Die Strafen für "Rückfällige" sahen dementsprechend aus.
 
Präzisierung

Das ist natürlich ein wirklich anschauliches Beispiel und will das auch nicht betreiten, aber wir stehen leider vor folgendem Problem hier ...

Die Konvertierung die rein darauf ausgerichtet war sich anzupassen müsste von der Form der Nötigung unterschieden werden. Außerdem gab es meines Wissens insbesondere in Spanien und Frankreich auch wieder Zwischenphasen der Toleranz, dass macht eine Beurteilung schwierig.

Ich denke entsprechende Demonstrationsbeispiele sind hier durchaus hilfreich. Trotzdem sei hierbei auch zu bedenken, dass es selbst im Mittelalter unterschiedliche Rechtstraditionen gab. Ich war bspw. erstaunt als ich erstmals hörte, dass es durchaus auch im deutschen Raum Gegenden gab, die frei waren von dem Wahn der Hexenverbrennung.
 
Die Konvertierung die rein darauf ausgerichtet war sich anzupassen müsste von der Form der Nötigung unterschieden werden.

Warum? Wenn hinter mir jemand bei 200 Sachen an der Stoßstange hängt, will der doch auch "nur", dass ich mich seiner Geschwindigkeit anpasse. Ist das keine Nötigung? Stellt er mich nicht unter Anpassungsdruck? Die Alternative war ja nicht "Taufe oder höhere Steuer", sondern "Taufe oder Auswanderung bis zum 3. März 1492" unter Aufgabe des Geschäfts, der unbeweglichen Besitztümer etc., danach "Taufe oder Folter" bis hin zu "Taufe oder Tod". Selbst danach war jeder getaufte Jude noch grundsätzlich verdächtig, immer noch dem jüdischen Glauben anzuhängen. Hier kam dann auch die Inquisition ins Spiel.

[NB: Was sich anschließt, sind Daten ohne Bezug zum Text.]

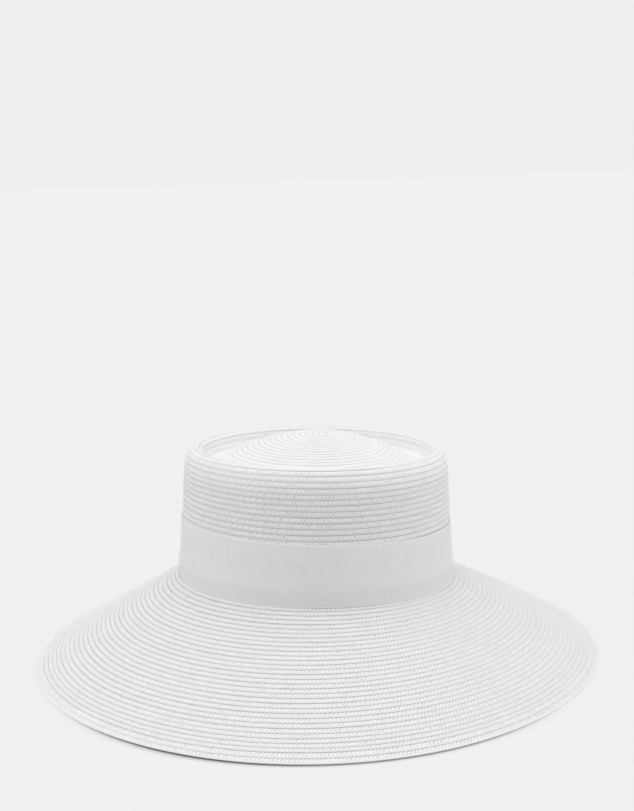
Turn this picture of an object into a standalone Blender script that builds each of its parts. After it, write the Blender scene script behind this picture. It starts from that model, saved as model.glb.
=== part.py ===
"""Wide-brimmed sun hat sewn from straw braid: a telescope crown, a drooping brim and a ribbon band.

The hat stands on its brim's edge. +Z is up, the front is at -Y, and +X is the side on the right
seen from the front. All lengths are in metres.
"""

import math

import bpy
from mathutils import Matrix, Vector

# Crown: an oval whose half width is the first value and whose half length adds the second
HEAD_HALF_WIDTH = 0.0857
HEAD_EXTRA_LENGTH = 0.0153
WALL_HEIGHT = 0.0757
WALL_TAPER = 0.0032
RIM_WIDTH = 0.0102
RIM_RISE = 0.0034
VALLEY_WIDTH = 0.0103
TIP_ABOVE_RIM = 0.0077
DOME_DROP = 0.0165
STRAW_THICKNESS = 0.002

# The crown stands a little out of upright on its soft brim
LEAN_TO_SIDE = math.radians(1.85)
LEAN_TO_BACK = math.radians(1.2)

# Brim: horizontal runs from the crown's wall to the edge, and the height that it falls through
BRIM_SIDE_RUN = 0.0904
BRIM_END_RUN = 0.1049
BRIM_DROP = 0.0499
BRIM_BOW = 0.04
EDGE_RISE = 0.0016
EDGE_FLAT = 0.003

# Ribbon round the foot of the crown
RIBBON_WIDTH = 0.0355
RIBBON_THICKNESS = 0.001

SEAM_GAP = 0.0003

# Faces round the oval, and along each stretch of the outlines
SIDES = 72
WALL_STEPS = 4
RIM_STEPS = 6
VALLEY_STEPS = 5
DOME_STEPS = 6
RIBBON_STEPS = 2
BRIM_SHARES = (0.0, 0.1, 0.22, 0.36, 0.52, 0.68, 0.84, 1.0)

# Lengths of the valley's two handles, as shares of its width
RIM_HANDLE = 0.87
DOME_HANDLE = 0.68

# Step in share and in turn over which the brim's slope is read
SLOPE_STEP = 0.01

SHARP_ANGLE = math.radians(40)

STRAW_COLOR = (0.84, 0.84, 0.83, 1.0)
RIBBON_COLOR = (0.76, 0.76, 0.75, 1.0)


def clear_scene():
    for obj in list(bpy.data.objects):
        bpy.data.objects.remove(obj, do_unlink=True)


def plain_material(name, color, roughness):
    material = bpy.data.materials.new(name)
    material.use_nodes = True
    shader = material.node_tree.nodes["Principled BSDF"]
    shader.inputs["Base Color"].default_value = color
    shader.inputs["Roughness"].default_value = roughness
    shader.inputs["Metallic"].default_value = 0.0
    return material


def shares(steps):
    return [step / steps for step in range(steps + 1)]


def turn_inward(along):
    """The unit vector to the hollow side of an outline that runs up the wall and in to the tip."""
    return Vector((-along.y, along.x)).normalized()


def wall_outline(depth):
    """The crown's wall from the brim seam to the shoulder, as (half width, height) points."""
    slope = Vector((-WALL_TAPER, WALL_HEIGHT))
    foot = Vector((HEAD_HALF_WIDTH, 0.0))
    inward = Vector((-depth, 0.0))
    return [foot + slope * share + inward for share in shares(WALL_STEPS)]


def rim_centre():
    return Vector((HEAD_HALF_WIDTH - WALL_TAPER - RIM_WIDTH / 2, WALL_HEIGHT))


def rim_outline(depth):
    """The rolled rim, half an ellipse over the shoulder."""
    centre = rim_centre()
    across = RIM_WIDTH / 2 - depth
    rise = RIM_RISE - depth
    points = []
    for share in shares(RIM_STEPS):
        turn = math.pi * share
        points.append(centre + Vector((across * math.cos(turn), rise * math.sin(turn))))
    return points


def dome_edge_half_width():
    return rim_centre().x - RIM_WIDTH / 2 - VALLEY_WIDTH


def dome_height(half_width):
    tip = WALL_HEIGHT + RIM_RISE + TIP_ABOVE_RIM
    return tip - DOME_DROP * (half_width / dome_edge_half_width()) ** 2


def dome_direction(half_width):
    """The way up the dome towards the tip, as a unit vector in the outline's plane."""
    slope = 2 * DOME_DROP * half_width / dome_edge_half_width() ** 2
    return Vector((-1.0, slope)).normalized()


def valley_outline(depth):
    """The gutter between rim and dome, a curve with a handle at each end."""
    edge = dome_edge_half_width()
    start = rim_centre() - Vector((RIM_WIDTH / 2, 0.0))
    end = Vector((edge, dome_height(edge)))
    first = start - Vector((0.0, RIM_HANDLE * VALLEY_WIDTH))
    second = end - dome_direction(edge) * DOME_HANDLE * VALLEY_WIDTH
    points = []
    for share in shares(VALLEY_STEPS):
        rest = 1 - share
        point = (start * rest**3 + first * 3 * rest**2 * share
                 + second * 3 * rest * share**2 + end * share**3)
        along = ((first - start) * rest**2 + (second - first) * 2 * rest * share
                 + (end - second) * share**2)
        points.append(point + turn_inward(along) * depth)
    return points


def dome_outline(depth):
    """The dome from the valley up to the last ring before the tip."""
    edge = dome_edge_half_width()
    points = []
    for step in range(DOME_STEPS):
        half_width = edge * (1 - step / DOME_STEPS)
        point = Vector((half_width, dome_height(half_width)))
        points.append(point + turn_inward(dome_direction(half_width)) * depth)
    return points


def crown_outline(depth):
    """Outline of the crown, depth under its outer face. Each stretch starts where the last one ends."""
    return (wall_outline(depth)[:-1] + rim_outline(depth)[:-1]
            + valley_outline(depth)[:-1] + dome_outline(depth))


def oval_ring(half_width, height, half_length=None):
    """One ring of points round the oval."""
    if half_length is None:
        half_length = half_width + HEAD_EXTRA_LENGTH
    ring = []
    for side in range(SIDES):
        turn = 2 * math.pi * side / SIDES
        ring.append(Vector((half_width * math.cos(turn), half_length * math.sin(turn), height)))
    return ring


def shell_object(name, rings, closed_round, material, first_tip=None, last_tip=None):
    """A body skinned over rings of points that run from its outer face to its inner one."""
    points = [point for ring in rings for point in ring]
    faces = []
    last = len(rings) - 1
    for row in range(last + 1 if closed_round else last):
        lower = row * SIDES
        upper = (row + 1) % len(rings) * SIDES
        for side in range(SIDES):
            beside = (side + 1) % SIDES
            faces.append((lower + side, lower + beside, upper + beside, upper + side))
    if first_tip is not None:
        tip = len(points)
        points.append(first_tip)
        faces += [((side + 1) % SIDES, side, tip) for side in range(SIDES)]
    if last_tip is not None:
        tip = len(points)
        points.append(last_tip)
        base = last * SIDES
        faces += [(base + side, base + (side + 1) % SIDES, tip) for side in range(SIDES)]
    mesh = bpy.data.meshes.new(name)
    mesh.from_pydata([tuple(point) for point in points], [], faces)
    mesh.materials.append(material)
    mesh.shade_smooth()
    mesh.set_sharp_from_angle(angle=SHARP_ANGLE)
    obj = bpy.data.objects.new(name, mesh)
    bpy.context.scene.collection.objects.link(obj)
    return obj


def crown_placement():
    """Where the crown's own frame lies: its seam plane above the floor, out of upright by the lean."""
    lean = Matrix.Rotation(LEAN_TO_SIDE, 4, "Y") @ Matrix.Rotation(-LEAN_TO_BACK, 4, "X")
    return lean @ Matrix.Translation((0.0, 0.0, BRIM_DROP))


def make_crown(material):
    outer = [oval_ring(point.x, point.y) for point in crown_outline(0.0)]
    inner = [oval_ring(point.x, point.y) for point in crown_outline(STRAW_THICKNESS)]
    rings = outer[::-1] + inner
    tip = Vector((0.0, 0.0, dome_height(0.0)))
    under_tip = tip - Vector((0.0, 0.0, STRAW_THICKNESS))
    crown = shell_object("crown", [ring[::-1] for ring in rings], False, material, tip, under_tip)
    crown.matrix_world = crown_placement()
    return crown


def brim_point(share, turn, placement):
    """A point of the brim's upper face, from the seam at share 0 to the edge at share 1."""
    half_length = HEAD_HALF_WIDTH + HEAD_EXTRA_LENGTH
    seam = placement @ Vector((HEAD_HALF_WIDTH * math.cos(turn), half_length * math.sin(turn),
                               -SEAM_GAP))
    edge = Vector(((HEAD_HALF_WIDTH + BRIM_SIDE_RUN) * math.cos(turn),
                   (half_length + BRIM_END_RUN) * math.sin(turn), EDGE_RISE))
    bow = BRIM_BOW * share * (1 - share)
    point = seam.lerp(edge, share + bow)
    point.z = seam.z + (edge.z - seam.z) * (share - bow)
    return point


def brim_inward(share, turn, placement):
    """The unit vector from the brim's upper face to its underside."""
    along = (brim_point(share + SLOPE_STEP, turn, placement)
             - brim_point(share - SLOPE_STEP, turn, placement))
    around = (brim_point(share, turn + SLOPE_STEP, placement)
              - brim_point(share, turn - SLOPE_STEP, placement))
    return around.cross(along).normalized()


def make_brim(material):
    placement = crown_placement()
    turns = [2 * math.pi * side / SIDES for side in range(SIDES)]
    upper = [[brim_point(share, turn, placement) for turn in turns] for share in BRIM_SHARES]
    under = []
    for share, ring in zip(BRIM_SHARES[1:-1], upper[1:-1]):
        under.append([point + brim_inward(share, turn, placement) * STRAW_THICKNESS
                      for point, turn in zip(ring, turns)])
    edge_half_width = HEAD_HALF_WIDTH + BRIM_SIDE_RUN
    edge_half_length = HEAD_HALF_WIDTH + HEAD_EXTRA_LENGTH + BRIM_END_RUN
    edge_foot = oval_ring(edge_half_width, 0.0, edge_half_length)
    flat_inside = oval_ring(edge_half_width - EDGE_FLAT, 0.0, edge_half_length - EDGE_FLAT)
    collar = [placement @ point for point in oval_ring(HEAD_HALF_WIDTH - STRAW_THICKNESS, -SEAM_GAP)]
    rings = upper + [edge_foot, flat_inside] + under[::-1] + [collar]
    return shell_object("brim", [ring[::-1] for ring in rings], True, material)


def make_ribbon_band(material):
    """The ribbon, a closed loop that follows the wall's slope from the seam upwards."""
    slope = WALL_TAPER / WALL_HEIGHT
    inside = []
    outside = []
    for share in shares(RIBBON_STEPS):
        height = RIBBON_WIDTH * share
        half_width = HEAD_HALF_WIDTH - slope * height + SEAM_GAP
        inside.append(oval_ring(half_width, height))
        outside.append(oval_ring(half_width + RIBBON_THICKNESS, height))
    band = shell_object("ribbon_band", outside + inside[::-1], True, material)
    band.matrix_world = crown_placement()
    return band


def main():
    clear_scene()
    straw = plain_material("white_straw", STRAW_COLOR, 0.6)
    grosgrain = plain_material("white_ribbon", RIBBON_COLOR, 0.75)
    make_crown(straw)
    make_brim(straw)
    make_ribbon_band(grosgrain)


main()
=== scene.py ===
"""Droop brim hat: rows of sewn straw braid, a grosgrain band, and the light and floor around it.

The shapes are worked out in millimetres and turned to metres when a mesh is made. +Z is up, the
front of the hat is at -Y, and +X is the side on the right seen from the front. Turns are counted
from +X towards +Y, so the front is at -90 degrees.
"""

import math

import bpy
import numpy as np
from mathutils import Matrix, Vector


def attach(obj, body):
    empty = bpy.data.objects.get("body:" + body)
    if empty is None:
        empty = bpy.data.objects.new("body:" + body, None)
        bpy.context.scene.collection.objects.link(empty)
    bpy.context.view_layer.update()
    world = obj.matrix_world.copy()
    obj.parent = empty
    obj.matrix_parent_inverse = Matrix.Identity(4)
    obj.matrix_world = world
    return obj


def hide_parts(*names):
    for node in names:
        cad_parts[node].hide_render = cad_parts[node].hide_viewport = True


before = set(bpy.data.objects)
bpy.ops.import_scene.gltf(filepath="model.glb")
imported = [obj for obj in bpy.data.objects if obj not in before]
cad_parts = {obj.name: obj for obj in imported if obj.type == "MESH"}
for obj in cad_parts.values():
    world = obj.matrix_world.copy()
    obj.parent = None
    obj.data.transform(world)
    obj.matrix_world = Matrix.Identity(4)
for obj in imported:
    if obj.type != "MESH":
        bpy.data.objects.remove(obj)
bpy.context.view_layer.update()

MM = 0.001
FULL_TURN = 2 * math.pi

# Crown, as in the part's source: an oval, half width first, with the extra half length
HEAD_HALF_WIDTH = 85.7
HEAD_EXTRA_LENGTH = 15.3
HEAD_HALF_LENGTH = HEAD_HALF_WIDTH + HEAD_EXTRA_LENGTH
WALL_HEIGHT = 75.7
WALL_TAPER = 3.2
RIM_RISE = 3.4
RIM_HANDLE = 0.87
DOME_HANDLE = 0.68
TIP_ABOVE_RIM = 7.7
DOME_DROP = 16.5

# The wall curves in to the rim over its topmost rows, so the rim stands in from the wall
SHOULDER_INSET = 6.7
SHOULDER_HEIGHT = 10.5
RIM_INSIDE = 5.0
VALLEY_WIDTH = 8.8
LEAN_TO_SIDE = math.radians(1.85)
LEAN_TO_BACK = math.radians(1.2)

# Points along each stretch of the crown's outline
DOME_POINTS = 120
VALLEY_POINTS = 60
RIM_POINTS = 30
ROLL_POINTS = 60

# Brim, within a millimetre of the part's source
BRIM_SIDE_RUN = 91.2
BRIM_END_RUN = 104.9
BRIM_DROP = 50.8
BRIM_BOW = 0.04
EDGE_RISE = 1.6

# The brim hangs a little hollow on the left, towards the back
LEFT_SAG = 0.075
LEFT_SAG_TURN = math.radians(165)
LEFT_SAG_REACH = math.radians(75)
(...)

Außerdem gab es meines Wissens insbesondere in Spanien und Frankreich auch wieder Zwischenphasen der Toleranz, dass macht eine Beurteilung schwierig.

In Spanien war die Ansiedlung von Juden seit Inkrafttreten des Vertreibungsedikts bis ins 19. Jahrhundert verboten! Das wurde sogar 1714 nach dem Spanischen Erbfolgekrieg mit in den Vertrag von Utrecht übernommen, als die siegreichen Bourbonen den Engländern ihre Eroberung Gibraltar überließen unter der Prämisse, dass England auf Gibraltar die Ansiedlung von Juden und Muslimen nicht zuließe. Genau dies geschah aber, was zu diplomatischen Verwicklungen beider Staaten führte.